Cummings' early poetry and art [bore] affinities with that of the Decadents: sensuality abounded, often gratuitously, and the will to shock the complacency of bourgeois arts and letters went hand in hand with an art-for-art's-sake undercurrent. But as the self-conscious lushness of his early poems dropped away, a new firmness took its place: the impulse towards economy replaced the temptation towards prolixity. It is no accident that long poems disappeared from his later volumes. Neither is it an accident that as Cummings progressed he became more representational in his painting and drawing. The immediacy of the outer world impinged more and more upon the inner fantasies; satire replaced luxurious sensuality, and the artist who began with the interests of a Beardsley drew closer to the viewpoints of a Daumier.
Yet throughout this period of growth and development there remain constant similarities between poems and drawings. In each, he is seeking to convey the delight and humor which his own quick wit found in the world around him. And in each, he is seeking the most economical means to convey ideas and feelings about ideas. In each, too, he is seeking precision. At times that precision comes (as in sonnets and early drawings) from a synthesis that incorporates rhyme and meter or weighs each stroke of the pencil and calculates its effect on the whole. At other times the precision is more intuitive—the quick accurate sketch of a walking man or seated girl, or the swift description of a character aided by an arrangement of words that is less reasoned than felt. Above all, in both poetry and drawing, he seeks movement and life.
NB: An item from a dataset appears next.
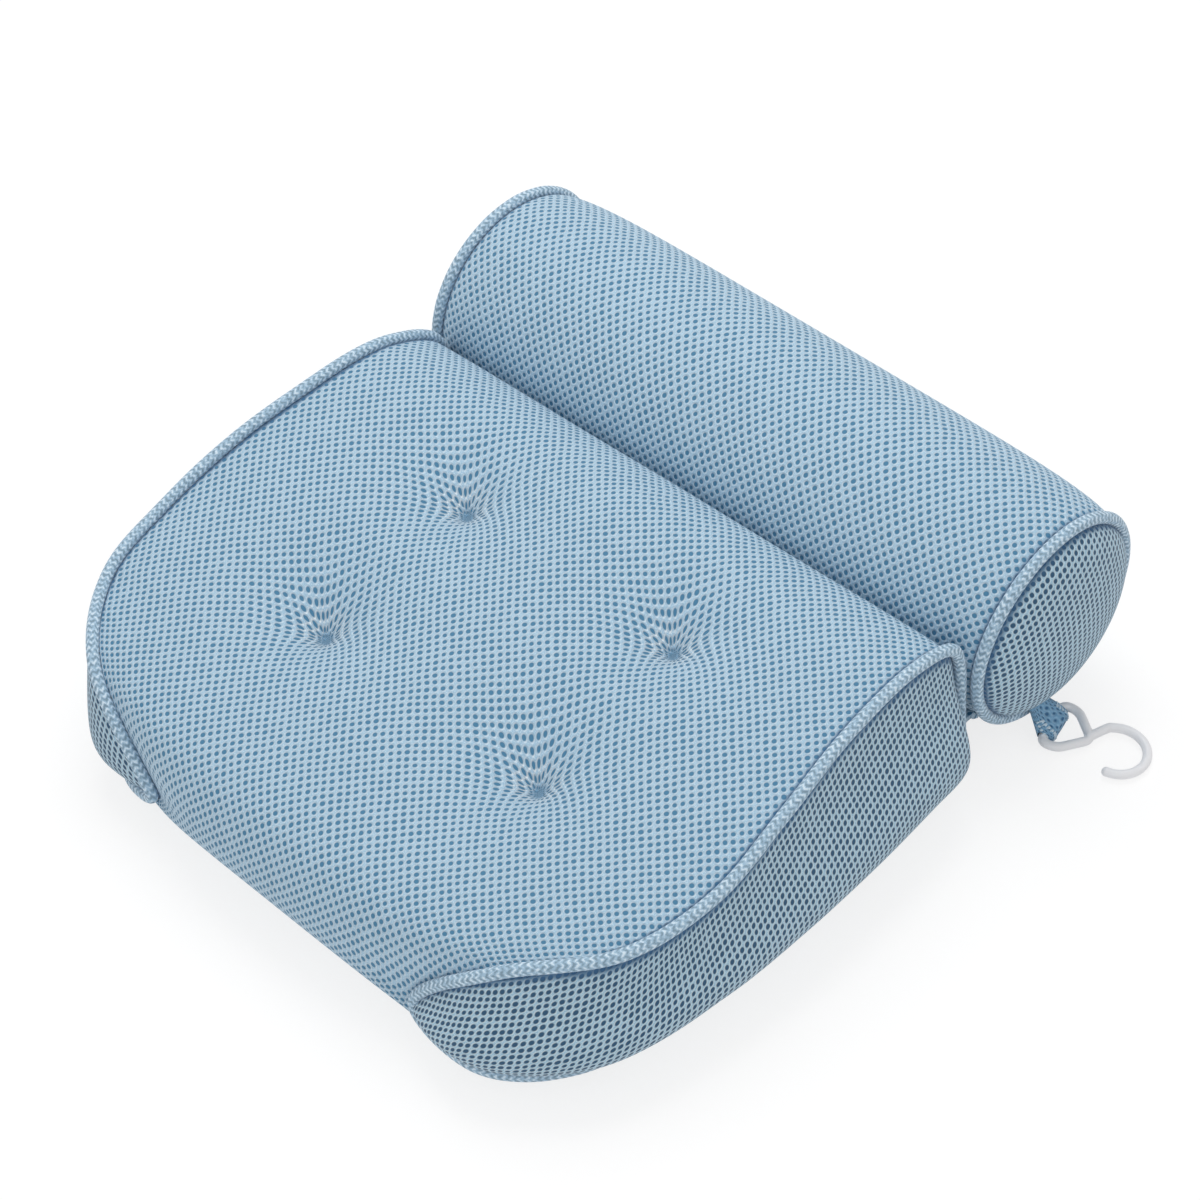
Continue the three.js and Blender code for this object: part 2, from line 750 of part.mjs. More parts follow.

His word of supreme praise—applied, for example, to Eliot's poetry and Lachaise's art—is "alive." Perhaps his own early work in The Dial is best summarized by a comment he made on the work of the latter man: it is "the absolutely authentic expression of a man very strangely alive." (p. 504)
Rushworth M. Kidder, "'Author of Pictures': A Study of Cummings' Line Drawings in 'The Dial'," in Contemporary Literature (© 1976 by the Board of Regents of the University of Wisconsin System), Vol. 17, No. 4, Autumn, 1976, pp. 470-505.